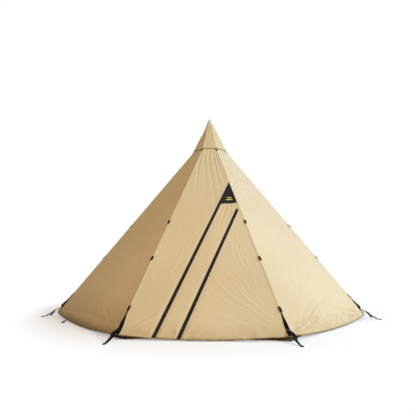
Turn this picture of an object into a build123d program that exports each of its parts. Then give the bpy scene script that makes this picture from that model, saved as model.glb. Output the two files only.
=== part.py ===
from build123d import *
import math
import os

# Eight-sided canvas teepee tent on one centre pole, pitched and closed, in millimetres.
# Origin: on the ground under the pole. +Z up. The door side faces -Y.
# A compass angle is measured from the door side, positive towards +X.

# ---- driving dimensions ----
SIDES = 8
STEP_ANGLE = 360 / SIDES
HEM_CORNER_R = 2400.0
HEM_CORNER_Z = 52.0
VIRTUAL_APEX_Z = 3100.0
CANVAS = 2.0
SEAM_INSET = 1.0
CROWN_SLANT = 190.0

# Door, in the front panel: x across from the middle, s down the slope from the apex.
SPLIT = 0.3
LEFT_ZIP_TOP_S = 1370.0
LEFT_ZIP_HEM_X = -528.0
RIGHT_ZIP_TOP_S = 1894.0
RIGHT_ZIP_HEM_X = -263.0
PATCH_LEFT_S = 1815.0
PATCH_RIGHT_S = 1790.0
HINGE_TOP_INSET = 10.0
HINGE_HEM_INSET = 150.0
DOOR_HEM_LIFT = 8.0
TAPE_WIDTH = 19.5
TAPE = 1.2
TAPE_HEM_GAP = 4.0
FIXED_TAPE_GAP = 12.0
STRIP_TAPE_GAP = 8.0
FLAP_TAPE_GAP = 12.0
FLAP_TAPE_INSET = 4.0
COIL_WIDTH = 3.0
COIL_HEIGHT = 2.8
COIL_TOP_GAP = 30.0
COIL_LOW_GAP = 6.0
STRIP_CORNER = (3.0, 6.0)
FLAP_TIP = 10.0

# Zip sliders and pulls
SLIDER_HEM_GAP = 80.0
SLIDER_LENGTH = 22.0
SLIDER_WIDTH = 14.0
SLIDER_TOP = 6.0
SLIDER_GAP = 0.4
BRIDGE = (4.0, 16.0, 3.8)
BRIDGE_WINDOW = (6.0, 10.0, 2.2)
PULL_LENGTH = 46.0
PULL_WIDTH = 10.0
PULL_THICKNESS = 1.2
PULL_BOTTOM = 6.5
PULL_TOP_Y = -3.2
PULL_BAR = 1.2
PULL_EYE = (5.0, 6.2)
PULL_HOLE_R = 2.2
PULL_HOLE_INSET = 7.0
PULL_END_R = 3.5

# Webbing and fittings
WEB_WIDTH = 25.0
WEB = 1.5
RIDGE_DEPTH = 9.0
RIDGE_END_S = 3700.0
GUY_TAB_S = (2170.0, 2780.0, 3463.0)
GUY_TAB = (52.0, 20.0, 3.0)
GUY_TAB_LIFT = 1.5
CORNER_PATCH_TOP_S = 3497.0
CORNER_PATCH_HALF = (4.0, 14.0, 12.0)
CORNER_PATCH_GAP = 0.8
CORNER_PATCH_HEM_GAP = 4.0
STRAP_JOINT_S = 3693.0
STRAP_LIFT = 8.0
TAB_ROOT = 6.0
TAB_END = 4.2
TAB = 2.4
LOCK_BAR = 8.0
LOCK_LENGTH = 40.0
LOCK_WIDTH = 34.0
LOCK_THICKNESS = 5.0
LOCK_OVERHANG = 3.0
LOCK_RIM = 4.0
LOCK_SLOTS = ((7.5, 9.0), (25.0, 14.0))
STRAP = 2.4
STRAP_WIDTH = 22.0
STRAP_DROP = 5.0
STRAP_GAP = 0.5
EYE_GAP = 1.0
LOWER_STRAP_WIDTH = 20.0
LOWER_STRAP_TOP = (2428.0, 27.0)
LOWER_STRAP_END_Z = 1.0
EYE_R = 2588.0
EYE_HOLE_R = 8.0
EYE_LENGTH = 48.0
EYE_WIDTH = 32.0
EYE_BOTTOM = 0.5
EYE_THICKNESS = 4.0
HEM_LOOP = (82.0, 22.0, 3.0)
HEM_LOOP_GAP = 5.0
HEM_LOOP_X = -370.0
FIRST_LOOP_SIDE = 2
HEM_LOOP_BOTTOM = 0.5

# Sod cloth: a short skirt inside the hem, then a flap turned in along the ground
SKIRT_TOP_S = 3670.0
SKIRT_DEPTH = 2.7
SKIRT = 1.5
SKIRT_INSET = 4.0
SKIRT_GROUND_GAP = 1.5
SOD_DEPTH = 190.0
SOD = 2.0
SOD_INSET = 3.0

# Crown webbing
CROWN_BAND_WIDTH = 40.0
CROWN_BAND = 2.0
CROWN_BAND_INSET = 6.0
CROWN_STRAP_TOP_S = 60.0
CROWN_STRAP_WIDTH = 20.0
CROWN_STRAP_GAP = 1.0
RIDGE_TOP_S = 193.0

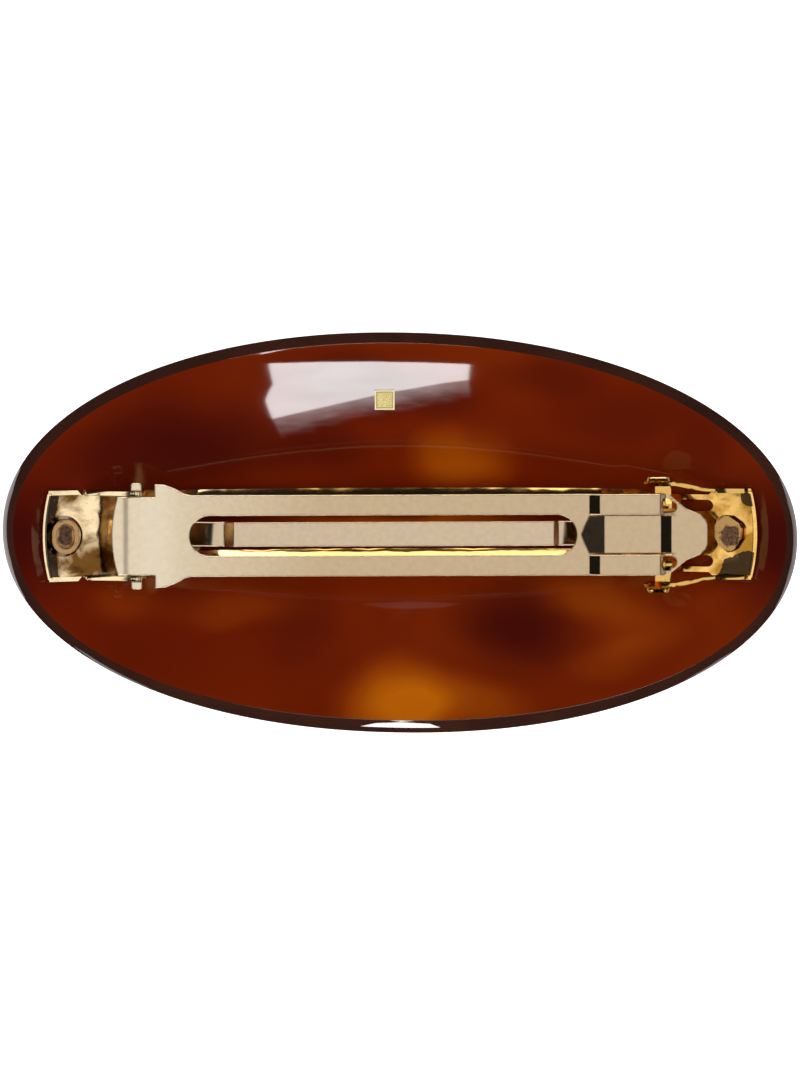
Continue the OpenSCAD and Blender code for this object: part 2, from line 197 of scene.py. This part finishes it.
◇ ◇ ◇ ◇
### GOAL:
Exactly as they are written, print the entries again.

### THE RESULT:
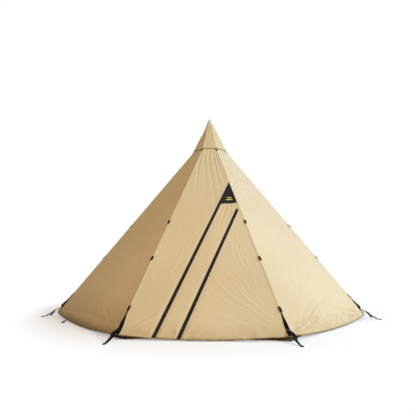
Turn this picture of an object into a build123d program that exports each of its parts. Then give the bpy scene script that makes this picture from that model, saved as model.glb. Output the two files only.
=== part.py ===
from build123d import *
import math
import os

# Eight-sided canvas teepee tent on one centre pole, pitched and closed, in millimetres.
# Origin: on the ground under the pole. +Z up. The door side faces -Y.
# A compass angle is measured from the door side, positive towards +X.

# ---- driving dimensions ----
SIDES = 8
STEP_ANGLE = 360 / SIDES
HEM_CORNER_R = 2400.0
HEM_CORNER_Z = 52.0
VIRTUAL_APEX_Z = 3100.0
CANVAS = 2.0
SEAM_INSET = 1.0
CROWN_SLANT = 190.0

# Door, in the front panel: x across from the middle, s down the slope from the apex.
SPLIT = 0.3
LEFT_ZIP_TOP_S = 1370.0
LEFT_ZIP_HEM_X = -528.0
RIGHT_ZIP_TOP_S = 1894.0
RIGHT_ZIP_HEM_X = -263.0
PATCH_LEFT_S = 1815.0
PATCH_RIGHT_S = 1790.0
HINGE_TOP_INSET = 10.0
HINGE_HEM_INSET = 150.0
DOOR_HEM_LIFT = 8.0
TAPE_WIDTH = 19.5
TAPE = 1.2
TAPE_HEM_GAP = 4.0
FIXED_TAPE_GAP = 12.0
STRIP_TAPE_GAP = 8.0
FLAP_TAPE_GAP = 12.0
FLAP_TAPE_INSET = 4.0
COIL_WIDTH = 3.0
COIL_HEIGHT = 2.8
COIL_TOP_GAP = 30.0
COIL_LOW_GAP = 6.0
STRIP_CORNER = (3.0, 6.0)
FLAP_TIP = 10.0

# Zip sliders and pulls
SLIDER_HEM_GAP = 80.0
SLIDER_LENGTH = 22.0
SLIDER_WIDTH = 14.0
SLIDER_TOP = 6.0
SLIDER_GAP = 0.4
BRIDGE = (4.0, 16.0, 3.8)
BRIDGE_WINDOW = (6.0, 10.0, 2.2)
PULL_LENGTH = 46.0
PULL_WIDTH = 10.0
PULL_THICKNESS = 1.2
PULL_BOTTOM = 6.5
PULL_TOP_Y = -3.2
PULL_BAR = 1.2
PULL_EYE = (5.0, 6.2)
PULL_HOLE_R = 2.2
PULL_HOLE_INSET = 7.0
PULL_END_R = 3.5

# Webbing and fittings
WEB_WIDTH = 25.0
WEB = 1.5
RIDGE_DEPTH = 9.0
RIDGE_END_S = 3700.0
GUY_TAB_S = (2170.0, 2780.0, 3463.0)
GUY_TAB = (52.0, 20.0, 3.0)
GUY_TAB_LIFT = 1.5
CORNER_PATCH_TOP_S = 3497.0
CORNER_PATCH_HALF = (4.0, 14.0, 12.0)
CORNER_PATCH_GAP = 0.8
CORNER_PATCH_HEM_GAP = 4.0
STRAP_JOINT_S = 3693.0
STRAP_LIFT = 8.0
TAB_ROOT = 6.0
TAB_END = 4.2
TAB = 2.4
LOCK_BAR = 8.0
LOCK_LENGTH = 40.0
LOCK_WIDTH = 34.0
LOCK_THICKNESS = 5.0
LOCK_OVERHANG = 3.0
LOCK_RIM = 4.0
LOCK_SLOTS = ((7.5, 9.0), (25.0, 14.0))
STRAP = 2.4
STRAP_WIDTH = 22.0
STRAP_DROP = 5.0
STRAP_GAP = 0.5
EYE_GAP = 1.0
LOWER_STRAP_WIDTH = 20.0
LOWER_STRAP_TOP = (2428.0, 27.0)
LOWER_STRAP_END_Z = 1.0
EYE_R = 2588.0
EYE_HOLE_R = 8.0
EYE_LENGTH = 48.0
EYE_WIDTH = 32.0
EYE_BOTTOM = 0.5
EYE_THICKNESS = 4.0
HEM_LOOP = (82.0, 22.0, 3.0)
HEM_LOOP_GAP = 5.0
HEM_LOOP_X = -370.0
FIRST_LOOP_SIDE = 2
HEM_LOOP_BOTTOM = 0.5

# Sod cloth: a short skirt inside the hem, then a flap turned in along the ground
SKIRT_TOP_S = 3670.0
SKIRT_DEPTH = 2.7
SKIRT = 1.5
SKIRT_INSET = 4.0
SKIRT_GROUND_GAP = 1.5
SOD_DEPTH = 190.0
SOD = 2.0
SOD_INSET = 3.0

# Crown webbing
CROWN_BAND_WIDTH = 40.0
CROWN_BAND = 2.0
CROWN_BAND_INSET = 6.0
CROWN_STRAP_TOP_S = 60.0
CROWN_STRAP_WIDTH = 20.0
CROWN_STRAP_GAP = 1.0
RIDGE_TOP_S = 193.0

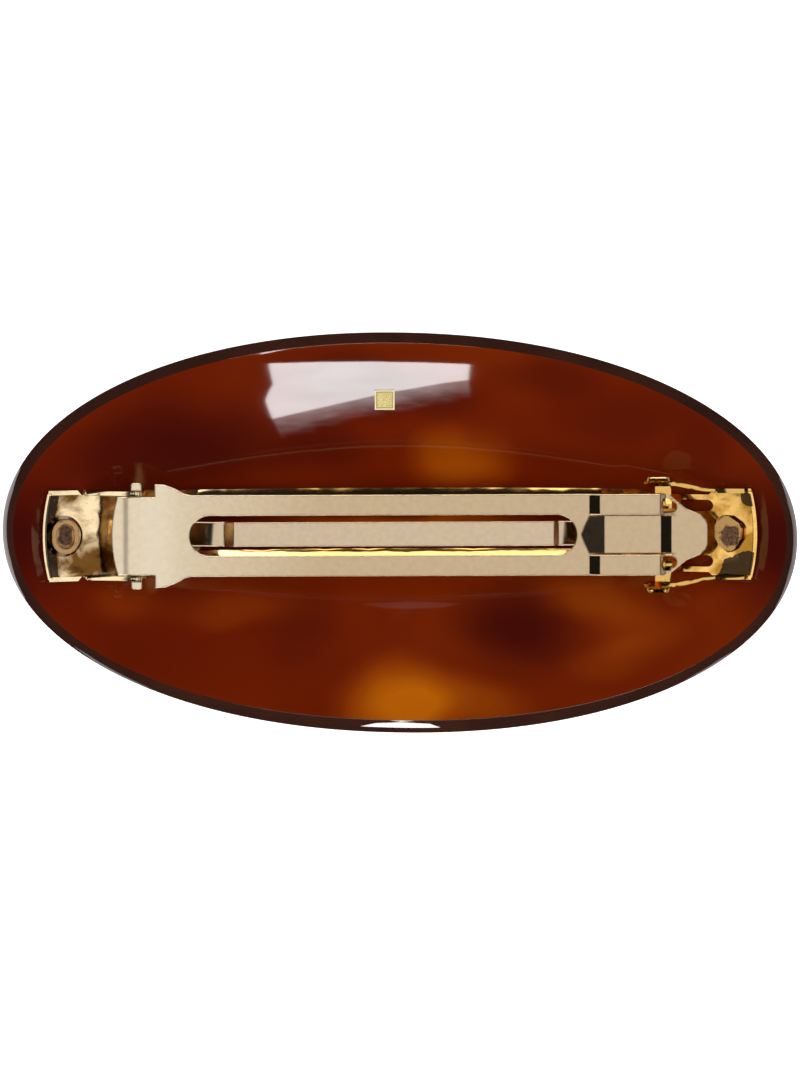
Continue the OpenSCAD and Blender code for this object: part 2, from line 197 of scene.py. This part finishes it.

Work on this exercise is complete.